◆ Exercise
Every line of the material is to be repeated exactly as it stands.

◆ Given data
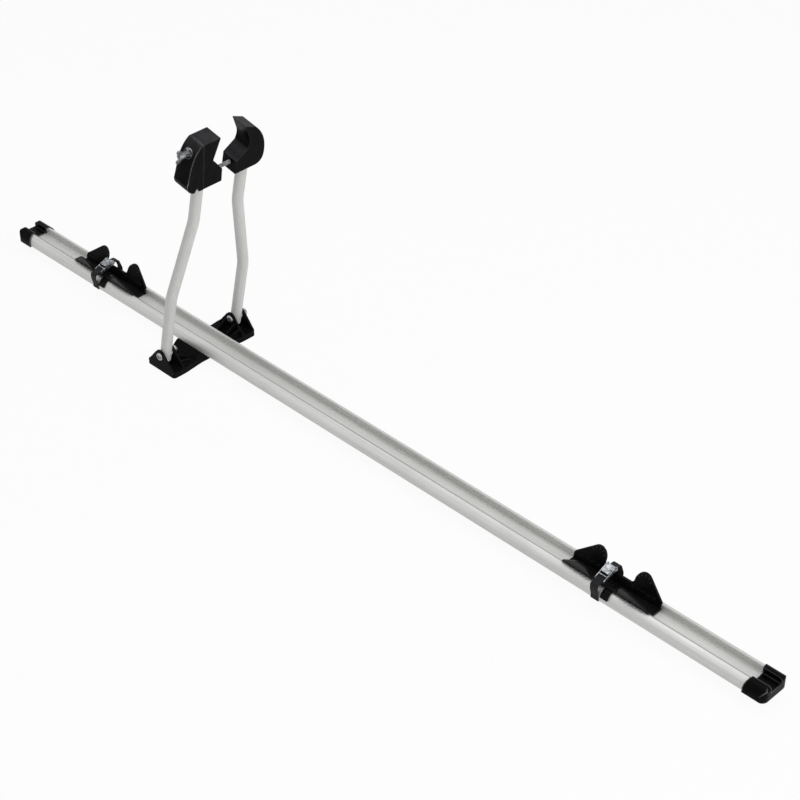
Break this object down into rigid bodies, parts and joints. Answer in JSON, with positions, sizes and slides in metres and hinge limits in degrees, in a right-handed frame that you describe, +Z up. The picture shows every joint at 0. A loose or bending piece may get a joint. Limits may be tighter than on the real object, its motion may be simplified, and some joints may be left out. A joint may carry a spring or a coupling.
{
  "type": "roof mounted bike carrier",
  "caption": "Upright roof carrier for a bicycle: a channel rail on a moulded foot, folding bent arms with a screw clamp for the frame, and sliding wheel trays with cam buckle straps.",
  "frame": {"origin": "centre of the foot's flat underside, where it rests on a roof bar", "axes": "+X along the rail towards its long end, +Y across the carrier away from the wing screw, +Z up"},
  "size_m": [1.5, 0.1752, 0.4204],
  "materials": {
    "anodised_rail": "satin anodised",
    "satin_tube": "satin anodised",
    "moulded_black": "fine moulded grain",
    "webbing": "woven",
    "nylon": "moulded",
    "zinc_plate": "bright zinc plated",
    "plated_steel": "zinc plated"
  },
  "bodies": {
    "carrier": {"rail": "anodised_rail", "end_cap_near": "moulded_black", "end_cap_far": "moulded_black", "foot": "moulded_black", "rail_bolts": "plated_steel", "rail_nuts": "plated_steel", "pivot_bolt_near": "plated_steel", "pivot_bolt_far": "plated_steel", "pivot_nut_near": "plated_steel", "pivot_nut_far": "plated_steel"},
    "arms": {"arm_near": "satin_tube", "arm_far": "satin_tube", "pivot_bush_near": "nylon", "pivot_bush_far": "nylon", "clamp_housing": "moulded_black", "far_jaw": "moulded_black", "tie_rod": "plated_steel", "rod_nuts": "plated_steel", "screw_nut": "plated_steel", "screw_washer": "plated_steel"},
    "jaw": {"clamp_jaw": "moulded_black", "retainer_plate": "plated_steel"},
    "screw": {"wing_screw": "plated_steel"},
    "tray_far": {"wheel_tray_far": "moulded_black", "strap_far": "webbing", "buckle_far": "zinc_plate", "buckle_pin_far": "zinc_plate"},
    "lever_far": {"cam_lever_far": "zinc_plate"},
    "tray_near": {"wheel_tray_near": "moulded_black", "strap_near": "webbing", "buckle_near": "zinc_plate", "buckle_pin_near": "zinc_plate"},
    "lever_near": {"cam_lever_near": "zinc_plate"}
  },
  "joints": [
    {"name": "arms_fold", "type": "hinge", "parent": "carrier", "child": "arms", "pos_m": [0, 0, 0.0263], "axis": [0, 1, 0], "range_deg": [-20, 73]},
    {"name": "jaw_close", "type": "slide", "parent": "arms", "child": "jaw", "axis": [0, 1, 0], "range_m": [0, 0.007]},
    {"name": "screw_turn", "type": "hinge", "parent": "jaw", "child": "screw", "pos_m": [0.08246, 0, 0.40134], "axis": [0, 1, 0], "range_deg": [0, 2017]},
    {"name": "tray_far_slide", "type": "slide", "parent": "carrier", "child": "tray_far", "axis": [1, 0, 0], "range_m": [-0.09, 0.15]},
    {"name": "lever_far_open", "type": "hinge", "parent": "tray_far", "child": "lever_far", "pos_m": [-0.226, 0.00637, 0.05422], "axis": [-1, 0, 0], "range_deg": [0, 45], "stiffness_Nm_per_rad": 0.02, "springref_deg": -20.05},
    {"name": "tray_near_slide", "type": "slide", "parent": "carrier", "child": "tray_near", "axis": [1, 0, 0], "range_m": [-0.3, 0.15]},
    {"name": "lever_near_open", "type": "hinge", "parent": "tray_near", "child": "lever_near", "pos_m": [0.802, 0.00637, 0.05422], "axis": [-1, 0, 0], "range_deg": [0, 45], "stiffness_Nm_per_rad": 0.02, "springref_deg": -20.05}
  ],
  "couplings": [
    {"joint": "screw_turn", "follows": "jaw_close", "rad_per_m": 5026.5}
  ]
}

◆ Solution for this task
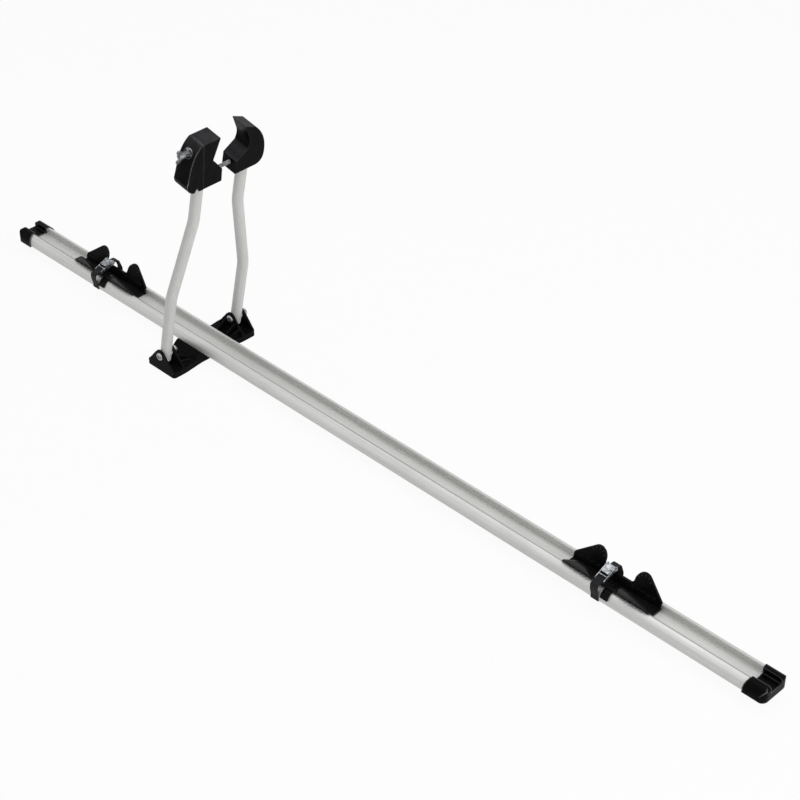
Break this object down into rigid bodies, parts and joints. Answer in JSON, with positions, sizes and slides in metres and hinge limits in degrees, in a right-handed frame that you describe, +Z up. The picture shows every joint at 0. A loose or bending piece may get a joint. Limits may be tighter than on the real object, its motion may be simplified, and some joints may be left out. A joint may carry a spring or a coupling.
{
  "type": "roof mounted bike carrier",
  "caption": "Upright roof carrier for a bicycle: a channel rail on a moulded foot, folding bent arms with a screw clamp for the frame, and sliding wheel trays with cam buckle straps.",
  "frame": {"origin": "centre of the foot's flat underside, where it rests on a roof bar", "axes": "+X along the rail towards its long end, +Y across the carrier away from the wing screw, +Z up"},
  "size_m": [1.5, 0.1752, 0.4204],
  "materials": {
    "anodised_rail": "satin anodised",
    "satin_tube": "satin anodised",
    "moulded_black": "fine moulded grain",
    "webbing": "woven",
    "nylon": "moulded",
    "zinc_plate": "bright zinc plated",
    "plated_steel": "zinc plated"
  },
  "bodies": {
    "carrier": {"rail": "anodised_rail", "end_cap_near": "moulded_black", "end_cap_far": "moulded_black", "foot": "moulded_black", "rail_bolts": "plated_steel", "rail_nuts": "plated_steel", "pivot_bolt_near": "plated_steel", "pivot_bolt_far": "plated_steel", "pivot_nut_near": "plated_steel", "pivot_nut_far": "plated_steel"},
    "arms": {"arm_near": "satin_tube", "arm_far": "satin_tube", "pivot_bush_near": "nylon", "pivot_bush_far": "nylon", "clamp_housing": "moulded_black", "far_jaw": "moulded_black", "tie_rod": "plated_steel", "rod_nuts": "plated_steel", "screw_nut": "plated_steel", "screw_washer": "plated_steel"},
    "jaw": {"clamp_jaw": "moulded_black", "retainer_plate": "plated_steel"},
    "screw": {"wing_screw": "plated_steel"},
    "tray_far": {"wheel_tray_far": "moulded_black", "strap_far": "webbing", "buckle_far": "zinc_plate", "buckle_pin_far": "zinc_plate"},
    "lever_far": {"cam_lever_far": "zinc_plate"},
    "tray_near": {"wheel_tray_near": "moulded_black", "strap_near": "webbing", "buckle_near": "zinc_plate", "buckle_pin_near": "zinc_plate"},
    "lever_near": {"cam_lever_near": "zinc_plate"}
  },
  "joints": [
    {"name": "arms_fold", "type": "hinge", "parent": "carrier", "child": "arms", "pos_m": [0, 0, 0.0263], "axis": [0, 1, 0], "range_deg": [-20, 73]},
    {"name": "jaw_close", "type": "slide", "parent": "arms", "child": "jaw", "axis": [0, 1, 0], "range_m": [0, 0.007]},
    {"name": "screw_turn", "type": "hinge", "parent": "jaw", "child": "screw", "pos_m": [0.08246, 0, 0.40134], "axis": [0, 1, 0], "range_deg": [0, 2017]},
    {"name": "tray_far_slide", "type": "slide", "parent": "carrier", "child": "tray_far", "axis": [1, 0, 0], "range_m": [-0.09, 0.15]},
    {"name": "lever_far_open", "type": "hinge", "parent": "tray_far", "child": "lever_far", "pos_m": [-0.226, 0.00637, 0.05422], "axis": [-1, 0, 0], "range_deg": [0, 45], "stiffness_Nm_per_rad": 0.02, "springref_deg": -20.05},
    {"name": "tray_near_slide", "type": "slide", "parent": "carrier", "child": "tray_near", "axis": [1, 0, 0], "range_m": [-0.3, 0.15]},
    {"name": "lever_near_open", "type": "hinge", "parent": "tray_near", "child": "lever_near", "pos_m": [0.802, 0.00637, 0.05422], "axis": [-1, 0, 0], "range_deg": [0, 45], "stiffness_Nm_per_rad": 0.02, "springref_deg": -20.05}
  ],
  "couplings": [
    {"joint": "screw_turn", "follows": "jaw_close", "rad_per_m": 5026.5}
  ]
}